Given task →
All the entries need to be quoted exactly, apart from the pictures, which you should drop.
Begin
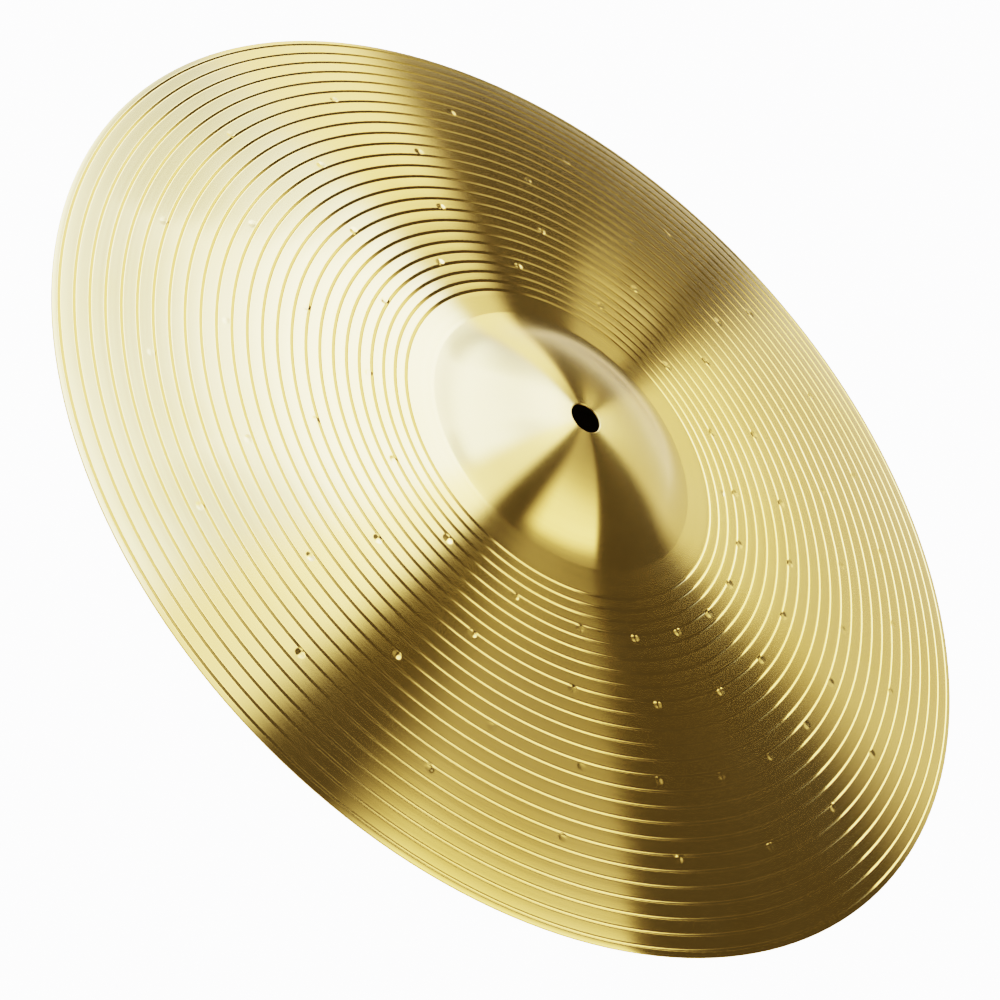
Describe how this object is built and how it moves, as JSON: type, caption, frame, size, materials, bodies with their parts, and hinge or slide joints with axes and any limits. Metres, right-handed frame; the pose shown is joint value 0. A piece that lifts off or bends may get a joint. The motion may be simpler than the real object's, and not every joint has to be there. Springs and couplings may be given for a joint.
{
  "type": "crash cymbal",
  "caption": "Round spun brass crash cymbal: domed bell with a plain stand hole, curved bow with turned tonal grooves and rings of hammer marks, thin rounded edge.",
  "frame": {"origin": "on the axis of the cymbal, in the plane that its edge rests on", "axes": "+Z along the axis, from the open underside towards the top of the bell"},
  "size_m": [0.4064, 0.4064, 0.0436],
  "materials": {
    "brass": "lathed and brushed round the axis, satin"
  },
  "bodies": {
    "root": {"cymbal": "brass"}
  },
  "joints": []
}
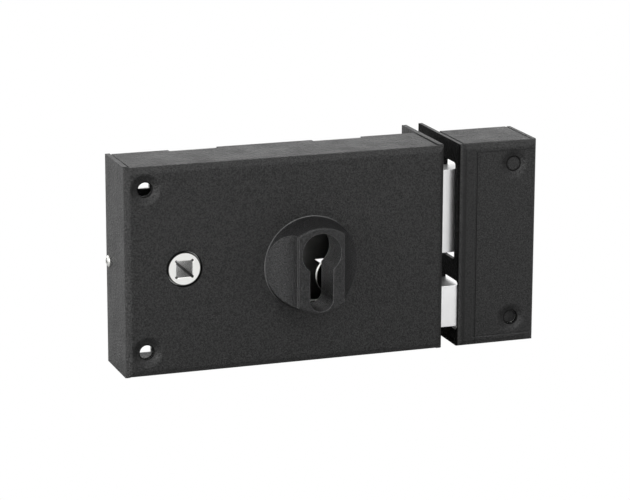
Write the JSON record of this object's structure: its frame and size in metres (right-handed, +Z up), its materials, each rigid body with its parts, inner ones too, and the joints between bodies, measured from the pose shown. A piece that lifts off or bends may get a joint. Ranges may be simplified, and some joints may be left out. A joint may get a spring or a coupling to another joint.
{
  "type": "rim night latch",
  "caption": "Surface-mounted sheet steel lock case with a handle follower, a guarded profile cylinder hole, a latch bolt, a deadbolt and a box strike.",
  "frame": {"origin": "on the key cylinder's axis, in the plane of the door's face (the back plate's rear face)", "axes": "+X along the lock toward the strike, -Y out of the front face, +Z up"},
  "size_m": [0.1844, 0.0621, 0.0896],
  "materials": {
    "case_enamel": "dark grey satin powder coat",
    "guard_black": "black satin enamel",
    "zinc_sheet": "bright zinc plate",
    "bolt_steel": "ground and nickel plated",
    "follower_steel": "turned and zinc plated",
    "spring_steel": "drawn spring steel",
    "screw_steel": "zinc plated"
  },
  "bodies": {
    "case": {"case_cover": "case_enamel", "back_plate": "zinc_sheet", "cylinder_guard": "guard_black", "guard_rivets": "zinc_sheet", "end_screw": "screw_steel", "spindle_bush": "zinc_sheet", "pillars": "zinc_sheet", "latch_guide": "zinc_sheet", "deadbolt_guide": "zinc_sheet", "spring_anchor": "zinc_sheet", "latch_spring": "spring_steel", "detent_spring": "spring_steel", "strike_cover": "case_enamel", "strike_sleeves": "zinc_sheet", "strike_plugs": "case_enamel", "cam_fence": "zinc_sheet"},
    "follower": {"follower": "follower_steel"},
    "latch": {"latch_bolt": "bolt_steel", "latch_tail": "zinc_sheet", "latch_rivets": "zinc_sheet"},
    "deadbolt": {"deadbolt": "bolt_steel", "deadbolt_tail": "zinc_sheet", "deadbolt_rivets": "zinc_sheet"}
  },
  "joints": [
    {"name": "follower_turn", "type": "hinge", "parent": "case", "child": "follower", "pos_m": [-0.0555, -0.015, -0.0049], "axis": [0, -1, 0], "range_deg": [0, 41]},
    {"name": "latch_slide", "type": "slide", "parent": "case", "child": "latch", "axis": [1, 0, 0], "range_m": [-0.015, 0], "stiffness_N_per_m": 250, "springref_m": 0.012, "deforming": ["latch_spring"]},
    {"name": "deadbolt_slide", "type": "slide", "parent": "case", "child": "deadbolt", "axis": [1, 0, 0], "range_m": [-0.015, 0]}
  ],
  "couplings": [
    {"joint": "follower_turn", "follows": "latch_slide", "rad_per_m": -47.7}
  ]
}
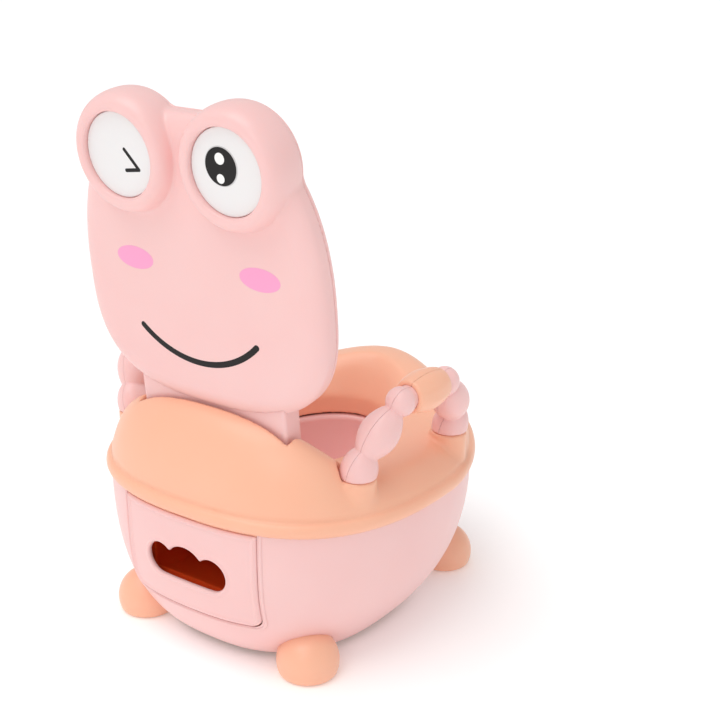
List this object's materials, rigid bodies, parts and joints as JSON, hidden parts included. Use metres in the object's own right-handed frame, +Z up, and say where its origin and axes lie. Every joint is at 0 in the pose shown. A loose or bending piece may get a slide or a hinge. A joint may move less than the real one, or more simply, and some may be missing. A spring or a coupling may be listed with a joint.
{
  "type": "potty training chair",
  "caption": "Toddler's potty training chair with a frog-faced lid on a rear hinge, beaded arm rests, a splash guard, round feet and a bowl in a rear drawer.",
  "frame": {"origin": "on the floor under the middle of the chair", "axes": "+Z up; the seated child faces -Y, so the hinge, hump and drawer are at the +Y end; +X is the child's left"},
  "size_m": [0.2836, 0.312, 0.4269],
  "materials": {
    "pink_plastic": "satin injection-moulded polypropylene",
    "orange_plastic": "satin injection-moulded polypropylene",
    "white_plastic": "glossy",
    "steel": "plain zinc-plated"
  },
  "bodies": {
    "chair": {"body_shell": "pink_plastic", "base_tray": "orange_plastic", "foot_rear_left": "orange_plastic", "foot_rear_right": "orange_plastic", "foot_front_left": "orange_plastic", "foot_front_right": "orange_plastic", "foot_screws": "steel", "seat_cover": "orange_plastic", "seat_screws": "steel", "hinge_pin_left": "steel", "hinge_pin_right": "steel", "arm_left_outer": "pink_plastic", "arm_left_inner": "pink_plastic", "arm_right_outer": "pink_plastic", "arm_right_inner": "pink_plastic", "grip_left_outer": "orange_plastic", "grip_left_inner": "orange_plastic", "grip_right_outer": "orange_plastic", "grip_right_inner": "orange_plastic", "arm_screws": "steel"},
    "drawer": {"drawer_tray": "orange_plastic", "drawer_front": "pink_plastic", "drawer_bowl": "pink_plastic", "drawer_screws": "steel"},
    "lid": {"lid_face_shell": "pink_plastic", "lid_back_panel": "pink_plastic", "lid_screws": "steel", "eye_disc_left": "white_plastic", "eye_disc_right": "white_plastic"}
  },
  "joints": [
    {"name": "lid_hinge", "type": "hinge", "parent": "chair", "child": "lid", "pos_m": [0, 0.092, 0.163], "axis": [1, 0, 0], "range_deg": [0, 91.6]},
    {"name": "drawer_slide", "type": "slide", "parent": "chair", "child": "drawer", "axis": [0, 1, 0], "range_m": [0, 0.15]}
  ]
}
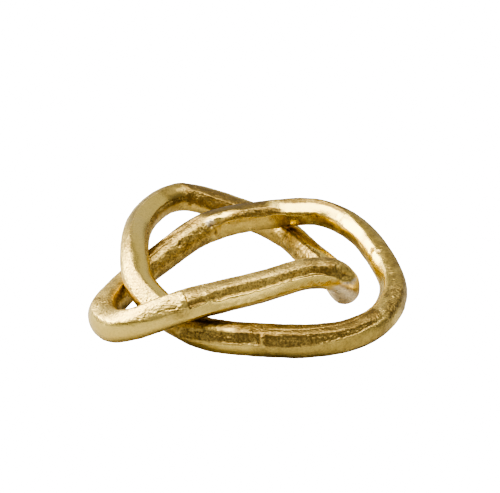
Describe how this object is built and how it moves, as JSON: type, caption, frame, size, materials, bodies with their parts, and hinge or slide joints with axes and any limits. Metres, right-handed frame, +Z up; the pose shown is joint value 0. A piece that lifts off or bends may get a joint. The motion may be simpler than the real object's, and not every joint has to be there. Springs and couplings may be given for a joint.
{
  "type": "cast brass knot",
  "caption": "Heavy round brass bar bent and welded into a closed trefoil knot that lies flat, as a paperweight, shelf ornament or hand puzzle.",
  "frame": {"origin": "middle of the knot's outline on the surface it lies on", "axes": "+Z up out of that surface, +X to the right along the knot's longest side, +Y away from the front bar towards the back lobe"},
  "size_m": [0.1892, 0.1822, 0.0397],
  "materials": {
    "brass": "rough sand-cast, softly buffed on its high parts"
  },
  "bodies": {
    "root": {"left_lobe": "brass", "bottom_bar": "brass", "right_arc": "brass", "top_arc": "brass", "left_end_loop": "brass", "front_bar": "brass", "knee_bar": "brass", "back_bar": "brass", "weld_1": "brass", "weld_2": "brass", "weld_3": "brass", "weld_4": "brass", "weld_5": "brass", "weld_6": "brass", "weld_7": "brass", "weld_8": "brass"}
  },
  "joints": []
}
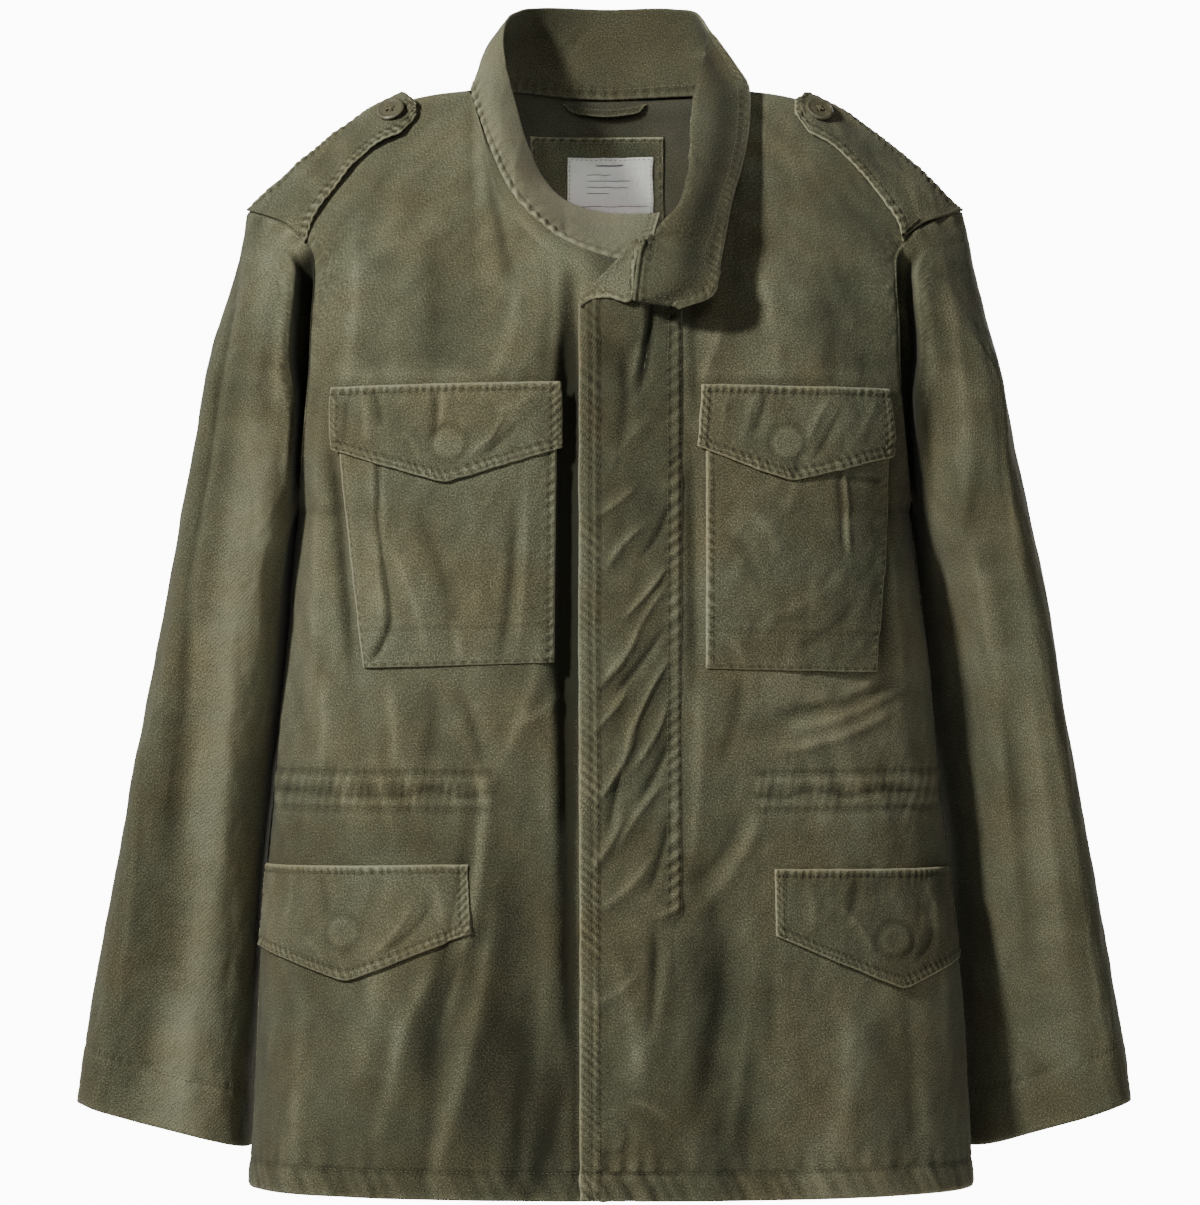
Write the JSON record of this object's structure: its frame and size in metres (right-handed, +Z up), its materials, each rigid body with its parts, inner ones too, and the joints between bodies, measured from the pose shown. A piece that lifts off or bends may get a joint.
End
Output of the exercise →
Describe how this object is built and how it moves, as JSON: type, caption, frame, size, materials, bodies with their parts, and hinge or slide joints with axes and any limits. Metres, right-handed frame; the pose shown is joint value 0. A piece that lifts off or bends may get a joint. The motion may be simpler than the real object's, and not every joint has to be there. Springs and couplings may be given for a joint.
{
  "type": "crash cymbal",
  "caption": "Round spun brass crash cymbal: domed bell with a plain stand hole, curved bow with turned tonal grooves and rings of hammer marks, thin rounded edge.",
  "frame": {"origin": "on the axis of the cymbal, in the plane that its edge rests on", "axes": "+Z along the axis, from the open underside towards the top of the bell"},
  "size_m": [0.4064, 0.4064, 0.0436],
  "materials": {
    "brass": "lathed and brushed round the axis, satin"
  },
  "bodies": {
    "root": {"cymbal": "brass"}
  },
  "joints": []
}
Write the JSON record of this object's structure: its frame and size in metres (right-handed, +Z up), its materials, each rigid body with its parts, inner ones too, and the joints between bodies, measured from the pose shown. A piece that lifts off or bends may get a joint. Ranges may be simplified, and some joints may be left out. A joint may get a spring or a coupling to another joint.
{
  "type": "rim night latch",
  "caption": "Surface-mounted sheet steel lock case with a handle follower, a guarded profile cylinder hole, a latch bolt, a deadbolt and a box strike.",
  "frame": {"origin": "on the key cylinder's axis, in the plane of the door's face (the back plate's rear face)", "axes": "+X along the lock toward the strike, -Y out of the front face, +Z up"},
  "size_m": [0.1844, 0.0621, 0.0896],
  "materials": {
    "case_enamel": "dark grey satin powder coat",
    "guard_black": "black satin enamel",
    "zinc_sheet": "bright zinc plate",
    "bolt_steel": "ground and nickel plated",
    "follower_steel": "turned and zinc plated",
    "spring_steel": "drawn spring steel",
    "screw_steel": "zinc plated"
  },
  "bodies": {
    "case": {"case_cover": "case_enamel", "back_plate": "zinc_sheet", "cylinder_guard": "guard_black", "guard_rivets": "zinc_sheet", "end_screw": "screw_steel", "spindle_bush": "zinc_sheet", "pillars": "zinc_sheet", "latch_guide": "zinc_sheet", "deadbolt_guide": "zinc_sheet", "spring_anchor": "zinc_sheet", "latch_spring": "spring_steel", "detent_spring": "spring_steel", "strike_cover": "case_enamel", "strike_sleeves": "zinc_sheet", "strike_plugs": "case_enamel", "cam_fence": "zinc_sheet"},
    "follower": {"follower": "follower_steel"},
    "latch": {"latch_bolt": "bolt_steel", "latch_tail": "zinc_sheet", "latch_rivets": "zinc_sheet"},
    "deadbolt": {"deadbolt": "bolt_steel", "deadbolt_tail": "zinc_sheet", "deadbolt_rivets": "zinc_sheet"}
  },
  "joints": [
    {"name": "follower_turn", "type": "hinge", "parent": "case", "child": "follower", "pos_m": [-0.0555, -0.015, -0.0049], "axis": [0, -1, 0], "range_deg": [0, 41]},
    {"name": "latch_slide", "type": "slide", "parent": "case", "child": "latch", "axis": [1, 0, 0], "range_m": [-0.015, 0], "stiffness_N_per_m": 250, "springref_m": 0.012, "deforming": ["latch_spring"]},
    {"name": "deadbolt_slide", "type": "slide", "parent": "case", "child": "deadbolt", "axis": [1, 0, 0], "range_m": [-0.015, 0]}
  ],
  "couplings": [
    {"joint": "follower_turn", "follows": "latch_slide", "rad_per_m": -47.7}
  ]
}
List this object's materials, rigid bodies, parts and joints as JSON, hidden parts included. Use metres in the object's own right-handed frame, +Z up, and say where its origin and axes lie. Every joint is at 0 in the pose shown. A loose or bending piece may get a slide or a hinge. A joint may move less than the real one, or more simply, and some may be missing. A spring or a coupling may be listed with a joint.
{
  "type": "potty training chair",
  "caption": "Toddler's potty training chair with a frog-faced lid on a rear hinge, beaded arm rests, a splash guard, round feet and a bowl in a rear drawer.",
  "frame": {"origin": "on the floor under the middle of the chair", "axes": "+Z up; the seated child faces -Y, so the hinge, hump and drawer are at the +Y end; +X is the child's left"},
  "size_m": [0.2836, 0.312, 0.4269],
  "materials": {
    "pink_plastic": "satin injection-moulded polypropylene",
    "orange_plastic": "satin injection-moulded polypropylene",
    "white_plastic": "glossy",
    "steel": "plain zinc-plated"
  },
  "bodies": {
    "chair": {"body_shell": "pink_plastic", "base_tray": "orange_plastic", "foot_rear_left": "orange_plastic", "foot_rear_right": "orange_plastic", "foot_front_left": "orange_plastic", "foot_front_right": "orange_plastic", "foot_screws": "steel", "seat_cover": "orange_plastic", "seat_screws": "steel", "hinge_pin_left": "steel", "hinge_pin_right": "steel", "arm_left_outer": "pink_plastic", "arm_left_inner": "pink_plastic", "arm_right_outer": "pink_plastic", "arm_right_inner": "pink_plastic", "grip_left_outer": "orange_plastic", "grip_left_inner": "orange_plastic", "grip_right_outer": "orange_plastic", "grip_right_inner": "orange_plastic", "arm_screws": "steel"},
    "drawer": {"drawer_tray": "orange_plastic", "drawer_front": "pink_plastic", "drawer_bowl": "pink_plastic", "drawer_screws": "steel"},
    "lid": {"lid_face_shell": "pink_plastic", "lid_back_panel": "pink_plastic", "lid_screws": "steel", "eye_disc_left": "white_plastic", "eye_disc_right": "white_plastic"}
  },
  "joints": [
    {"name": "lid_hinge", "type": "hinge", "parent": "chair", "child": "lid", "pos_m": [0, 0.092, 0.163], "axis": [1, 0, 0], "range_deg": [0, 91.6]},
    {"name": "drawer_slide", "type": "slide", "parent": "chair", "child": "drawer", "axis": [0, 1, 0], "range_m": [0, 0.15]}
  ]
}
Describe how this object is built and how it moves, as JSON: type, caption, frame, size, materials, bodies with their parts, and hinge or slide joints with axes and any limits. Metres, right-handed frame, +Z up; the pose shown is joint value 0. A piece that lifts off or bends may get a joint. The motion may be simpler than the real object's, and not every joint has to be there. Springs and couplings may be given for a joint.
{
  "type": "cast brass knot",
  "caption": "Heavy round brass bar bent and welded into a closed trefoil knot that lies flat, as a paperweight, shelf ornament or hand puzzle.",
  "frame": {"origin": "middle of the knot's outline on the surface it lies on", "axes": "+Z up out of that surface, +X to the right along the knot's longest side, +Y away from the front bar towards the back lobe"},
  "size_m": [0.1892, 0.1822, 0.0397],
  "materials": {
    "brass": "rough sand-cast, softly buffed on its high parts"
  },
  "bodies": {
    "root": {"left_lobe": "brass", "bottom_bar": "brass", "right_arc": "brass", "top_arc": "brass", "left_end_loop": "brass", "front_bar": "brass", "knee_bar": "brass", "back_bar": "brass", "weld_1": "brass", "weld_2": "brass", "weld_3": "brass", "weld_4": "brass", "weld_5": "brass", "weld_6": "brass", "weld_7": "brass", "weld_8": "brass"}
  },
  "joints": []
}
Write the JSON record of this object's structure: its frame and size in metres (right-handed, +Z up), its materials, each rigid body with its parts, inner ones too, and the joints between bodies, measured from the pose shown. A piece that lifts off or bends may get a joint.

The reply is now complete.